Abstract
Visual working memory (VWM) capacity is known to be severely limited, and most individuals can accurately maintain about three items simultaneously. However, it is known that individuals can boost their VWM performance by utilizing a cue presented well after the offset of the memory array (retro-cue effect). The fact that this effect outlives the typical iconic memory duration (~1sec) has led some researchers to propose that VWM can hold more information than typically thought. To better understand the role of VWM in the retro-cue effect, we recorded ERPs while subjects performed a VWM recall task in which a cue was often presented during the retention period.

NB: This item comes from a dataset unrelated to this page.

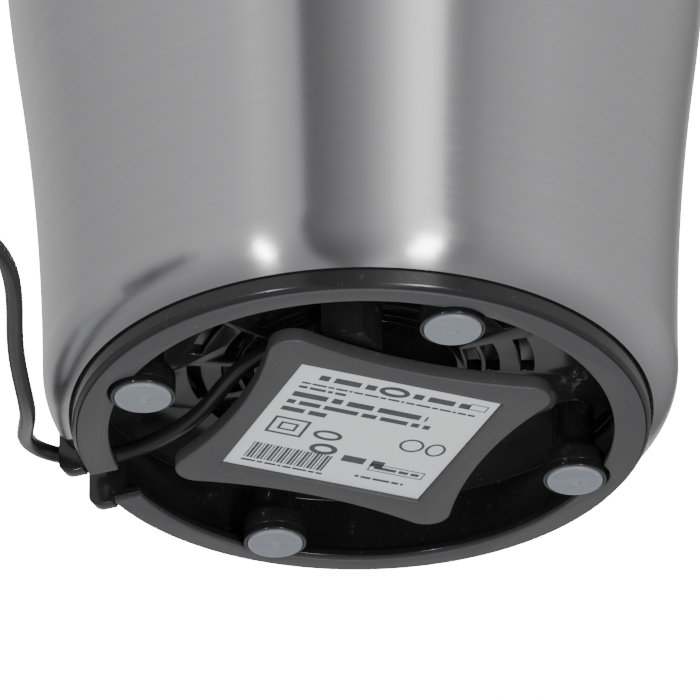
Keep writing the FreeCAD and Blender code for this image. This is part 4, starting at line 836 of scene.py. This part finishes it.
def label_print():
    bm = bmesh.new()
    for left, right, down, tall in ROWS:
        at, count = left, 0
        while at < right:
            wide = tall * (1.1 + 0.9 * ((count * 7 + round(down * 3)) % 5))
            wide = min(wide, right - at)
            ink(bm, at + wide / 2, down, wide, tall)
            at += wide + tall * 0.55
            count += 1
    for across, down, half_w, half_t, line in FRAMES:
        for side in (1, -1):
            ink(bm, across + side * (half_w - line / 2), down, line, 2 * half_t)
            ink(bm, across, down + side * (half_t - line / 2), 2 * half_w - 2 * line, line)
    for count in range(24):
        wide = 0.2 + 0.14 * ((count * 5) % 3)
        ink(bm, -14.1 + count * 0.56, 11.3, wide, 5.0)
    for across, down, half_w, half_t, line in BADGES:
        rims = []
        for shrink in (0, line):
            rim = bmesh.ops.create_circle(bm, segments=40, radius=1.0)["verts"]
            bmesh.ops.scale(bm, verts=rim, vec=((half_w - shrink) * MM, (half_t - shrink) * MM, 1))
            rims += rim
        loops = list({edge for v in rims for edge in v.link_edges})
        band = bmesh.ops.bridge_loops(bm, edges=loops)["faces"]
        grown = bmesh.ops.extrude_face_region(bm, geom=band)["geom"]
        upper = [g for g in grown if isinstance(g, bmesh.types.BMVert)]
        bmesh.ops.translate(bm, verts=upper, vec=(0, 0, INK_THICK * MM))
        bmesh.ops.translate(bm, verts=rims + upper,
                            vec=(across * MM, down * MM, -INK_THICK / 2 * MM))
    bmesh.ops.rotate(bm, verts=bm.verts[:], cent=(0, 0, 0),
                     matrix=Matrix.Rotation(math.radians(LABEL_TURN), 3, "Z"))
    bmesh.ops.translate(bm, verts=bm.verts[:],
                        vec=(0, 0, (LABEL_FACE - INK_THICK / 2) * MM))
    bmesh.ops.recalc_face_normals(bm, faces=bm.faces[:])
    return finished(bm, "label_print", "grey_matte")


label_print()

# %% [markdown]
# ## Tie round the coil
# A narrow band of soft rubber holds the put-away turns together. It is a rounded rectangle
# drawn across the bundle, given its width by an extrusion and its thickness by solidify.

# %% Coil tie
TIE_WIDE, TIE_THICK, TIE_BEND, TIE_AT = 5.0, 0.5, 1.5, 20.0    # the last one is an angle
TIE_HALF = 3.3 + CORD_THICK / 2       # half the width of the bundle that it goes round


def coil_tie():
    middle = COIL_OUTER - CORD_THICK * COLUMN_STEP
    low, high = TIE_THICK + 0.02, 3 * CORD_THICK + 0.55
    left, right = middle - TIE_HALF, middle + TIE_HALF
    bm = bmesh.new()
    corners = [(left, low), (right, low), (right, high), (left, high)]
    loop = [bm.verts.new((x * MM, -TIE_WIDE / 2 * MM, z * MM)) for x, z in corners]
    edges = [bm.edges.new((loop[i], loop[(i + 1) % 4])) for i in range(4)]
    grown = bmesh.ops.extrude_edge_only(bm, edges=edges)["geom"]
    bmesh.ops.translate(bm, verts=[g for g in grown if isinstance(g, bmesh.types.BMVert)],
                        vec=(0, TIE_WIDE * MM, 0))
    upright = [e for e in bm.edges if abs((e.verts[0].co - e.verts[1].co).y) > TIE_WIDE / 2 * MM]
    bmesh.ops.bevel(bm, geom=upright, offset=TIE_BEND * MM, offset_type="OFFSET", segments=6,
                    profile=0.5, affect="EDGES", material=-1)
    bmesh.ops.recalc_face_normals(bm, faces=bm.faces[:])
    bmesh.ops.solidify(bm, geom=bm.faces[:], thickness=-TIE_THICK * MM)
    bmesh.ops.rotate(bm, verts=bm.verts[:], cent=(0, 0, 0),
                     matrix=Matrix.Rotation(math.radians(TIE_AT), 3, "Z"))
    bmesh.ops.translate(bm, verts=bm.verts[:], vec=(COIL_MIDDLE.x * MM, COIL_MIDDLE.y * MM, 0))
    return finished(bm, "coil_tie", "black_rubber")


tie = coil_tie()

# %% Bring the scene up to date
bpy.context.view_layer.update()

First, by manipulating the type of the cue stimulus (i.e. dot position cue and color patch cue) and its SOA from the memory array, we found that the retro-cue effect is best observed with a dot position cue presented at the shortest SOA, and is the smallest with a color patch cue across all SOAs. This suggests that the representation subserving the retro-cue effect decays over time, and is vulnerable to the masking effect induced by the cue stimulus. Such characteristic is in stark contrast with VWM representations that do not decay, and are resistant against masking. To further demonstrate the contrast, we examined the neural activity during the retention interval using ERP techniques. Here we found that the magnitude of the retro-cue effect was strongly predicted by the amplitude of P3 wave induced by the onset of the retro-cue. Critically, the amplitude of P3 wave and the behavioral retro-cue effect was independent of individuals' VWM capacity and its neural correlate (Contralateral delay activity). Taken together, the retro-cue effect is obtained by accessing a residual representation that is held outside of VWM, and therefore that is vulnerable to masking and decays over time.
Meeting abstract presented at VSS 2012